With Disney princesses, Barbie brides, and conventional gender roles shaping their upbringings, little girls have traditionally been groomed to desire marriage. It’s normal, under these conditions, to grow up expecting that you too will tie the knot by the time you reach a certain age. And sadly, it’s also normal to feel totally inadequate if you don’t hit your own deadline. That’s ridiculous! If you thought you’d be married by now and you’re freaking out because you’re not, read on.
- The world has changed. You might have thought you’d be married by now, but the world is a much different place than it was when you were a kid. In 2021, a lot of people aren’t leading the lives they’d planned. The Covid-19 pandemic has thrown many people’s plans completely out the window and the world is a very different place. So try not to beat yourself up because you haven’t tied the knot. A lot of things, including dating and finding the one, are a lot harder now than they’ve ever been. Social restrictions might mean that it’s hard for you to actually have the wedding of your dreams right now, while widespread lockdowns and quarantining laws have made it harder to actually go out and meet new people. It’s not your fault and a lot of people are in the same boat!

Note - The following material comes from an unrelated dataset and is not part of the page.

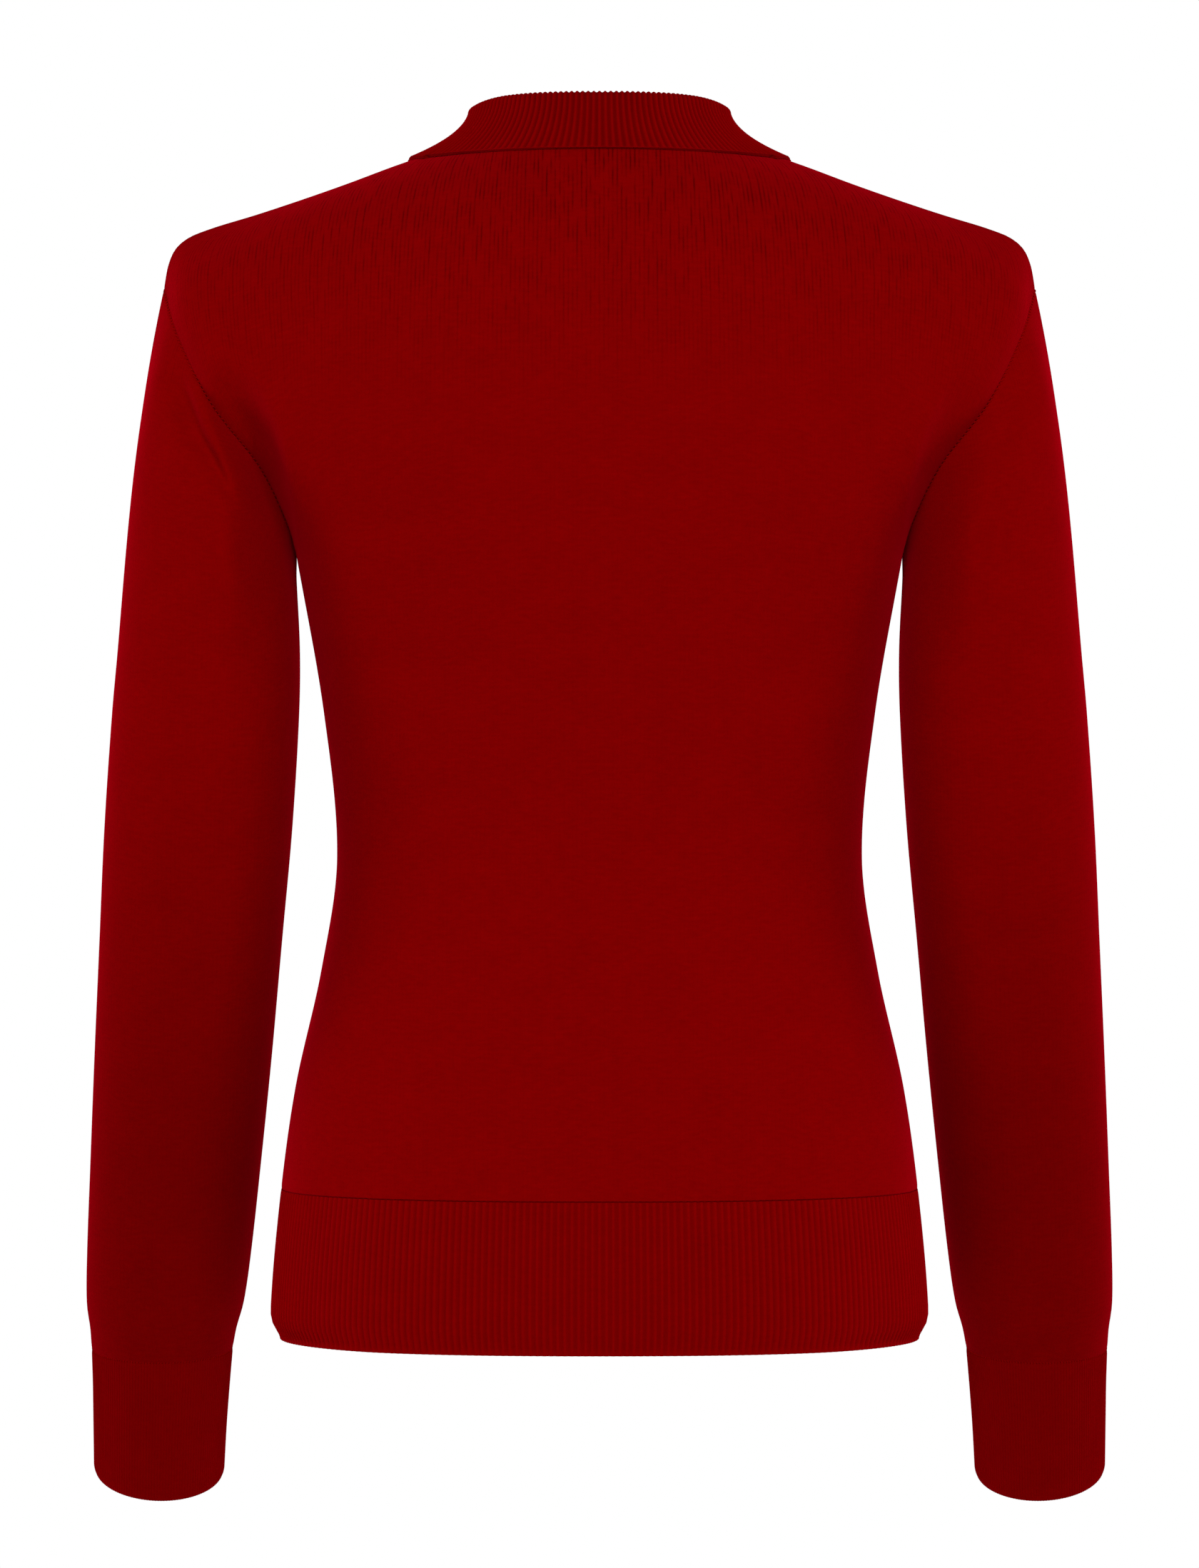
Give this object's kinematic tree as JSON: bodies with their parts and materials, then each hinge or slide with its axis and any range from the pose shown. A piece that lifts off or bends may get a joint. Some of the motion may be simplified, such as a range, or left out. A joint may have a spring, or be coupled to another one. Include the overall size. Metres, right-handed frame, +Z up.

- You’re better off alone than with the wrong person. The most important thing to remember while lamenting your single status is that it’s better to be alone than with the wrong person. No matter how much you don’t enjoy being single, it’s still better than being trapped in the wrong marriage. It might feel sad to be in your position, but it could definitely, definitely be worse.
- There are other ways to find success and happiness. If you believe that success correlates with your marital status, then you need to open your mind. Marriage is a legal and cultural union, not a benchmark for success. So even though you’re not married yet, you’re worth no less as a person. Society still makes you feel like you have to tie the knot in order to have your life together because old viewpoints take a long time to die out. Once upon a time, especially if you were a woman, marriage was pretty much your only hope for leading a comfortable life. These days, it’s one of many possible paths and doesn’t have to affect your happiness or finances.
- It’s never too late to tie the knot. Just because you thought you’d be married by now and you’re not doesn’t mean it’ll never happen. It’s okay if marriage is one of the goals of your life. If you do dream about tying the knot, know that it’s never too late for marriage. So you shouldn’t waste time kicking yourself because you’re not hitched—you’ve still got your whole life ahead of you. Forget your childhood dream of marriage at 21 and realize that Amal Clooney married George at the age of 36. It’s fine.
- You have more freedom as an unmarried person. Rather than dwelling on the fact that you’re not married when you’d like to be, focus on what a blessing it is to be single. Despite what society says, you have more freedom as a single person. You have more time to focus solely on yourself, pursuing your goals, and meeting your own needs.
- Marriage can cost a lot. It can make you feel a lot better to look at the downsides of marriage and a wedding. The whole process can cost a lot. From the wedding day itself to the many things that tend to follow, including children, marriage can often mean having to adjust to a new lifestyle. You can still desire marriage. But in the meantime, until the day comes for you, focus on positives like the ability to spend your hard-earned money on a trip overseas rather than on wedding bouquets.
- You don’t need an excuse to throw a huge party. If it’s the wedding day that you secretly dream about, rather than the marriage itself, there’s good news and bad news. The bad news is that you probably shouldn’t get married at all if you think you’re only signing up for one glamorous day. The good news, though, is that you don’t need a diamond ring to have a magical day. You could throw a party where everyone looks at you all day for a bunch of reasons not limited to marriage! We should start celebrating other life choices and milestones, particularly as women, the way we celebrate tying the knot.
- Marriage doesn’t guarantee happiness. So what if you thought you’d be married by now? The grass isn’t always greener. Marriage can be wonderful but it’s also not a key to happiness. Any divorced person will tell you that. And when you think about it that way, it doesn’t make much sense to lust over something that may or may not make you happy. Instead, try to focus on taking life one day at a time. Be open to different things bringing you joy. Make happiness your goal, and if marriage ends up fitting into that, great. But it doesn’t have to. Happiness is not exclusive to relationships!